[EXERCISE OBJECTIVE]
Output all of the records exactly as written.

* begin RAW DATA *

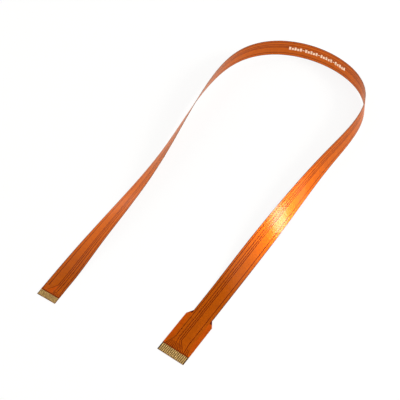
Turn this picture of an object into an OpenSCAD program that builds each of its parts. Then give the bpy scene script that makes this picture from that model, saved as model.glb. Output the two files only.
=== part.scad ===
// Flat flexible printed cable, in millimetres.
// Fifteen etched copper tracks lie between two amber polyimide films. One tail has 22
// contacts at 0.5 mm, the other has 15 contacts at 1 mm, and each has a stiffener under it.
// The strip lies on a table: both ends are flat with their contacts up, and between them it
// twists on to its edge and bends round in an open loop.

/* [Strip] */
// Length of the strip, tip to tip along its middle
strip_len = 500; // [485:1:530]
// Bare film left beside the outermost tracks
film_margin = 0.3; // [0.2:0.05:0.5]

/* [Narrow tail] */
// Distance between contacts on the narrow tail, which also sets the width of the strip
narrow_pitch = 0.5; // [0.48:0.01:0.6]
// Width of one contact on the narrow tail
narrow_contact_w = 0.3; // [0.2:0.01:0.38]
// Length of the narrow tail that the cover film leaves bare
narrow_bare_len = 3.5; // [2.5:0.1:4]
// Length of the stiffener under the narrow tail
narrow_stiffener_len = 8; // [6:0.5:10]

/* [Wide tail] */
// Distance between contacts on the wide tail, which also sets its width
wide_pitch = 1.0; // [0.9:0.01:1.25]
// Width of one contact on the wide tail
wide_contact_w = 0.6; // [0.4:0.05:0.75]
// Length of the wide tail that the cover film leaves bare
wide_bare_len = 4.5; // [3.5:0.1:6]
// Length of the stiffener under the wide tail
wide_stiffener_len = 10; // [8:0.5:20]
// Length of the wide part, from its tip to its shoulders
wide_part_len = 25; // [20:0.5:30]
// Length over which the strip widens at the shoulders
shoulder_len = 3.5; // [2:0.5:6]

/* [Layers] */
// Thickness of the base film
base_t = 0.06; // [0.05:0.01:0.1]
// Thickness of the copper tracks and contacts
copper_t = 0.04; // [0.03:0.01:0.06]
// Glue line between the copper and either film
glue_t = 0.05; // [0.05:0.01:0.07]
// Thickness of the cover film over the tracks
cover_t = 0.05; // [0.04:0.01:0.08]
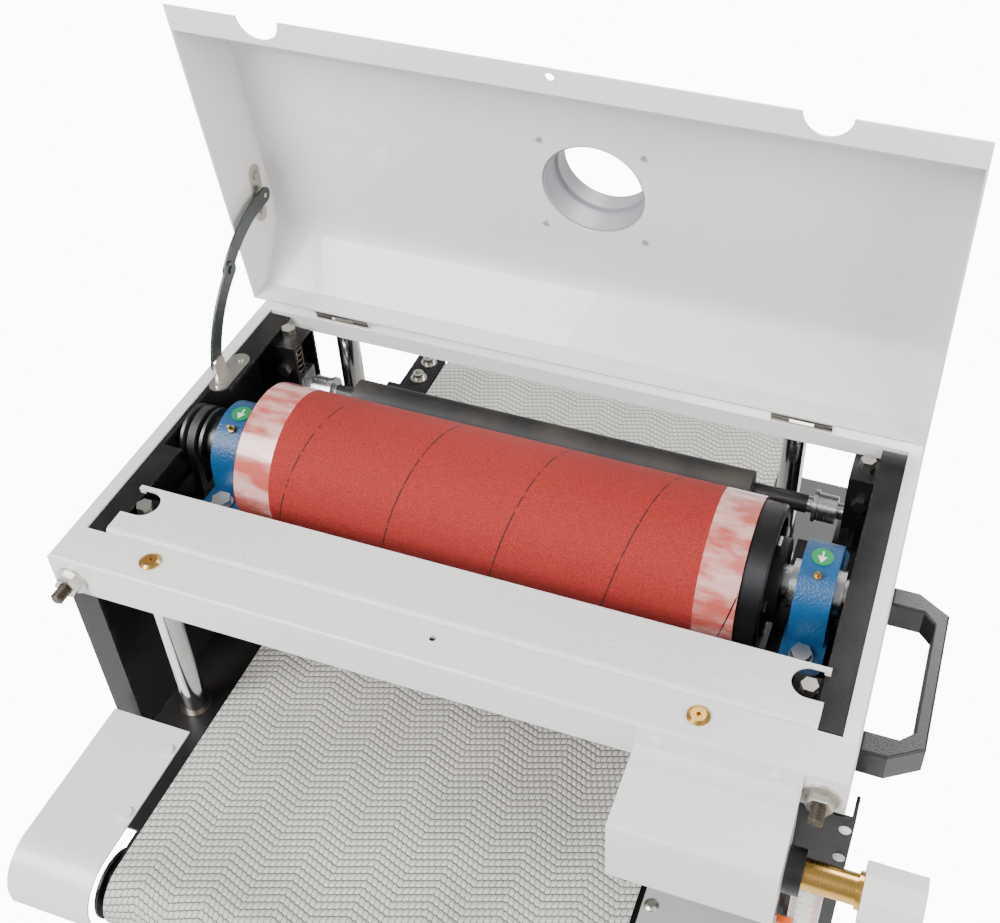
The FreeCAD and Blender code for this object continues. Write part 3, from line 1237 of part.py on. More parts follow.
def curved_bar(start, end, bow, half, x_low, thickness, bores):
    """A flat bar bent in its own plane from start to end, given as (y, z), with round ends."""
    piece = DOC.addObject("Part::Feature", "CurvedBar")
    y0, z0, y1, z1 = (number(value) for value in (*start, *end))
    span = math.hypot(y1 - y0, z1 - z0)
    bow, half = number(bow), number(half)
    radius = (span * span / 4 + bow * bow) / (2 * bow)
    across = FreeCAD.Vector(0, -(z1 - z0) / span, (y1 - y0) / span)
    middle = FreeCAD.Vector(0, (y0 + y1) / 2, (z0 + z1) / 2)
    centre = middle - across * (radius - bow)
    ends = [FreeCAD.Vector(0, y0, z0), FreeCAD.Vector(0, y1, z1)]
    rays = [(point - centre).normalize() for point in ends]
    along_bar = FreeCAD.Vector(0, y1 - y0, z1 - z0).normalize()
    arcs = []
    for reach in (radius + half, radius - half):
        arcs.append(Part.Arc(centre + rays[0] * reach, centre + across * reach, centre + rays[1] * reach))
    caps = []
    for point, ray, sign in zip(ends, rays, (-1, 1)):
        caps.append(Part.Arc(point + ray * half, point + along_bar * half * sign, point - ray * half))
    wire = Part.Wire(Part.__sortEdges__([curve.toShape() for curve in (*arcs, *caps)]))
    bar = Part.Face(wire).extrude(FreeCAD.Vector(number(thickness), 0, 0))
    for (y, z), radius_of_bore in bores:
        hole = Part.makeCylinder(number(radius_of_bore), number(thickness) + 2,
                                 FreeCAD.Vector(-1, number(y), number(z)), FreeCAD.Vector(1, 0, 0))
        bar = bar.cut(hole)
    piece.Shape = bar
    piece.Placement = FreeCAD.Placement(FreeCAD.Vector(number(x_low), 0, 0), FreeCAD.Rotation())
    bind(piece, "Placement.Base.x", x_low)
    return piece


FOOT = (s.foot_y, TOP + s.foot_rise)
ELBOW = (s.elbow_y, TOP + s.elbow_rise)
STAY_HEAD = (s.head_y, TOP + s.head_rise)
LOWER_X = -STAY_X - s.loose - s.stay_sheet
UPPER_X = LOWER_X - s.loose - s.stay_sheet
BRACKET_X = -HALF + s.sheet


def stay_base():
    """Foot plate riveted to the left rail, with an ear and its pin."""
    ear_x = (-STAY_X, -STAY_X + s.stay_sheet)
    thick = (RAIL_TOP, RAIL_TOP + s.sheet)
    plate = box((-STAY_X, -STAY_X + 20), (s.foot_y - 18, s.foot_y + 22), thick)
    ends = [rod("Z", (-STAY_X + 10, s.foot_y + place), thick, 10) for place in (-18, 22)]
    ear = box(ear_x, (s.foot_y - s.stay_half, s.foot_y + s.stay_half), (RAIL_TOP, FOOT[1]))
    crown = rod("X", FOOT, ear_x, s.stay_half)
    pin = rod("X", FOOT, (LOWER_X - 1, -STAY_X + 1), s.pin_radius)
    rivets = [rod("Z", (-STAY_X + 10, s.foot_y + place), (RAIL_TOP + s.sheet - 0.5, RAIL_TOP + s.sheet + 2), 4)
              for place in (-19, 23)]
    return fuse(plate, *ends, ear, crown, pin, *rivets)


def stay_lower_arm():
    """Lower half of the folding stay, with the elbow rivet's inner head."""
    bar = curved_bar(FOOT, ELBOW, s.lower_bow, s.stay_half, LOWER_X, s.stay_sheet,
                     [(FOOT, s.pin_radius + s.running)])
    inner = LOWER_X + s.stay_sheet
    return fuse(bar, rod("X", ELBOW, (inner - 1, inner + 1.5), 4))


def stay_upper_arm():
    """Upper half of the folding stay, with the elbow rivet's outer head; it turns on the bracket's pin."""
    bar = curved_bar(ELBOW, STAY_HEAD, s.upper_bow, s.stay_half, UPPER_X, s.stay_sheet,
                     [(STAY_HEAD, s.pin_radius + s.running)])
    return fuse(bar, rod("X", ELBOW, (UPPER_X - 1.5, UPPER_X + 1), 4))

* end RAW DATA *

[COMPLETED TASK]
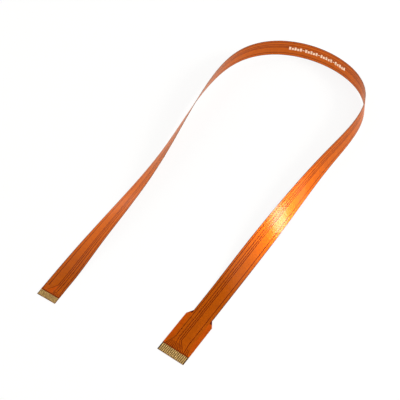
Turn this picture of an object into an OpenSCAD program that builds each of its parts. Then give the bpy scene script that makes this picture from that model, saved as model.glb. Output the two files only.
=== part.scad ===
// Flat flexible printed cable, in millimetres.
// Fifteen etched copper tracks lie between two amber polyimide films. One tail has 22
// contacts at 0.5 mm, the other has 15 contacts at 1 mm, and each has a stiffener under it.
// The strip lies on a table: both ends are flat with their contacts up, and between them it
// twists on to its edge and bends round in an open loop.

/* [Strip] */
// Length of the strip, tip to tip along its middle
strip_len = 500; // [485:1:530]
// Bare film left beside the outermost tracks
film_margin = 0.3; // [0.2:0.05:0.5]

/* [Narrow tail] */
// Distance between contacts on the narrow tail, which also sets the width of the strip
narrow_pitch = 0.5; // [0.48:0.01:0.6]
// Width of one contact on the narrow tail
narrow_contact_w = 0.3; // [0.2:0.01:0.38]
// Length of the narrow tail that the cover film leaves bare
narrow_bare_len = 3.5; // [2.5:0.1:4]
// Length of the stiffener under the narrow tail
narrow_stiffener_len = 8; // [6:0.5:10]

/* [Wide tail] */
// Distance between contacts on the wide tail, which also sets its width
wide_pitch = 1.0; // [0.9:0.01:1.25]
// Width of one contact on the wide tail
wide_contact_w = 0.6; // [0.4:0.05:0.75]
// Length of the wide tail that the cover film leaves bare
wide_bare_len = 4.5; // [3.5:0.1:6]
// Length of the stiffener under the wide tail
wide_stiffener_len = 10; // [8:0.5:20]
// Length of the wide part, from its tip to its shoulders
wide_part_len = 25; // [20:0.5:30]
// Length over which the strip widens at the shoulders
shoulder_len = 3.5; // [2:0.5:6]

/* [Layers] */
// Thickness of the base film
base_t = 0.06; // [0.05:0.01:0.1]
// Thickness of the copper tracks and contacts
copper_t = 0.04; // [0.03:0.01:0.06]
// Glue line between the copper and either film
glue_t = 0.05; // [0.05:0.01:0.07]
// Thickness of the cover film over the tracks
cover_t = 0.05; // [0.04:0.01:0.08]
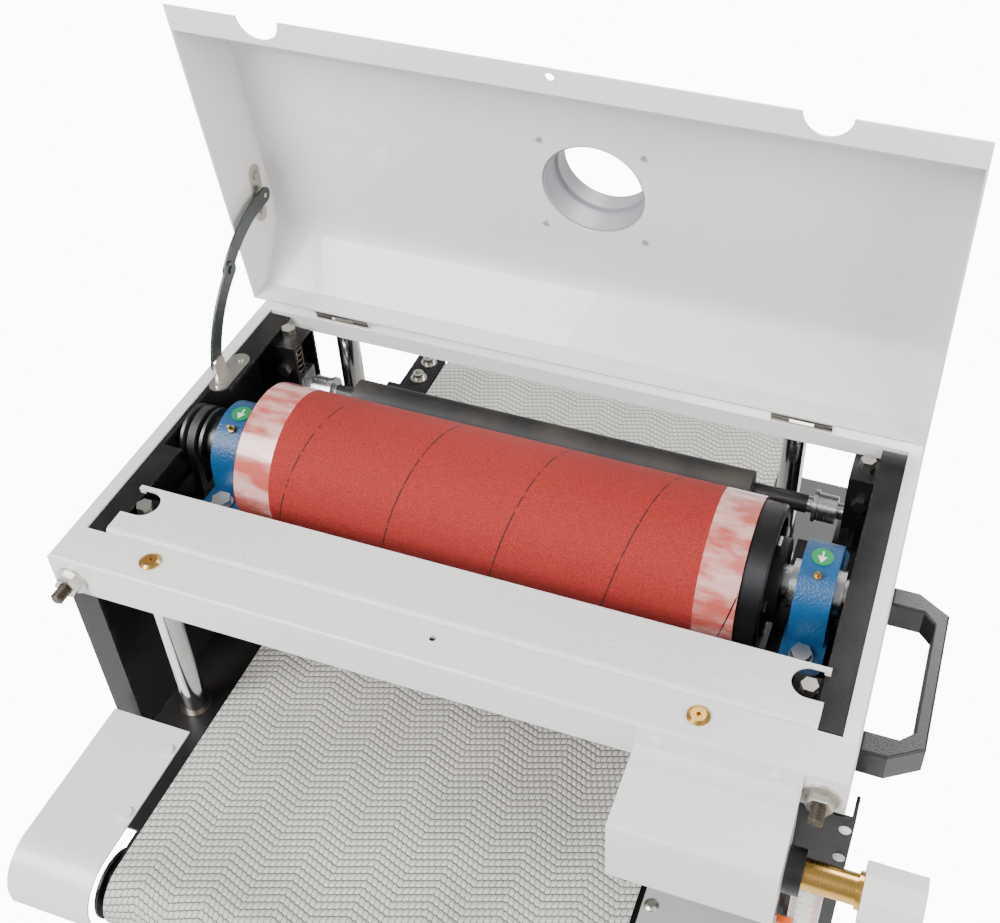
The FreeCAD and Blender code for this object continues. Write part 3, from line 1237 of part.py on. More parts follow.
def curved_bar(start, end, bow, half, x_low, thickness, bores):
    """A flat bar bent in its own plane from start to end, given as (y, z), with round ends."""
    piece = DOC.addObject("Part::Feature", "CurvedBar")
    y0, z0, y1, z1 = (number(value) for value in (*start, *end))
    span = math.hypot(y1 - y0, z1 - z0)
    bow, half = number(bow), number(half)
    radius = (span * span / 4 + bow * bow) / (2 * bow)
    across = FreeCAD.Vector(0, -(z1 - z0) / span, (y1 - y0) / span)
    middle = FreeCAD.Vector(0, (y0 + y1) / 2, (z0 + z1) / 2)
    centre = middle - across * (radius - bow)
    ends = [FreeCAD.Vector(0, y0, z0), FreeCAD.Vector(0, y1, z1)]
    rays = [(point - centre).normalize() for point in ends]
    along_bar = FreeCAD.Vector(0, y1 - y0, z1 - z0).normalize()
    arcs = []
    for reach in (radius + half, radius - half):
        arcs.append(Part.Arc(centre + rays[0] * reach, centre + across * reach, centre + rays[1] * reach))
    caps = []
    for point, ray, sign in zip(ends, rays, (-1, 1)):
        caps.append(Part.Arc(point + ray * half, point + along_bar * half * sign, point - ray * half))
    wire = Part.Wire(Part.__sortEdges__([curve.toShape() for curve in (*arcs, *caps)]))
    bar = Part.Face(wire).extrude(FreeCAD.Vector(number(thickness), 0, 0))
    for (y, z), radius_of_bore in bores:
        hole = Part.makeCylinder(number(radius_of_bore), number(thickness) + 2,
                                 FreeCAD.Vector(-1, number(y), number(z)), FreeCAD.Vector(1, 0, 0))
        bar = bar.cut(hole)
    piece.Shape = bar
    piece.Placement = FreeCAD.Placement(FreeCAD.Vector(number(x_low), 0, 0), FreeCAD.Rotation())
    bind(piece, "Placement.Base.x", x_low)
    return piece


FOOT = (s.foot_y, TOP + s.foot_rise)
ELBOW = (s.elbow_y, TOP + s.elbow_rise)
STAY_HEAD = (s.head_y, TOP + s.head_rise)
LOWER_X = -STAY_X - s.loose - s.stay_sheet
UPPER_X = LOWER_X - s.loose - s.stay_sheet
BRACKET_X = -HALF + s.sheet


def stay_base():
    """Foot plate riveted to the left rail, with an ear and its pin."""
    ear_x = (-STAY_X, -STAY_X + s.stay_sheet)
    thick = (RAIL_TOP, RAIL_TOP + s.sheet)
    plate = box((-STAY_X, -STAY_X + 20), (s.foot_y - 18, s.foot_y + 22), thick)
    ends = [rod("Z", (-STAY_X + 10, s.foot_y + place), thick, 10) for place in (-18, 22)]
    ear = box(ear_x, (s.foot_y - s.stay_half, s.foot_y + s.stay_half), (RAIL_TOP, FOOT[1]))
    crown = rod("X", FOOT, ear_x, s.stay_half)
    pin = rod("X", FOOT, (LOWER_X - 1, -STAY_X + 1), s.pin_radius)
    rivets = [rod("Z", (-STAY_X + 10, s.foot_y + place), (RAIL_TOP + s.sheet - 0.5, RAIL_TOP + s.sheet + 2), 4)
              for place in (-19, 23)]
    return fuse(plate, *ends, ear, crown, pin, *rivets)


def stay_lower_arm():
    """Lower half of the folding stay, with the elbow rivet's inner head."""
    bar = curved_bar(FOOT, ELBOW, s.lower_bow, s.stay_half, LOWER_X, s.stay_sheet,
                     [(FOOT, s.pin_radius + s.running)])
    inner = LOWER_X + s.stay_sheet
    return fuse(bar, rod("X", ELBOW, (inner - 1, inner + 1.5), 4))


def stay_upper_arm():
    """Upper half of the folding stay, with the elbow rivet's outer head; it turns on the bracket's pin."""
    bar = curved_bar(ELBOW, STAY_HEAD, s.upper_bow, s.stay_half, UPPER_X, s.stay_sheet,
                     [(STAY_HEAD, s.pin_radius + s.running)])
    return fuse(bar, rod("X", ELBOW, (UPPER_X - 1.5, UPPER_X + 1), 4))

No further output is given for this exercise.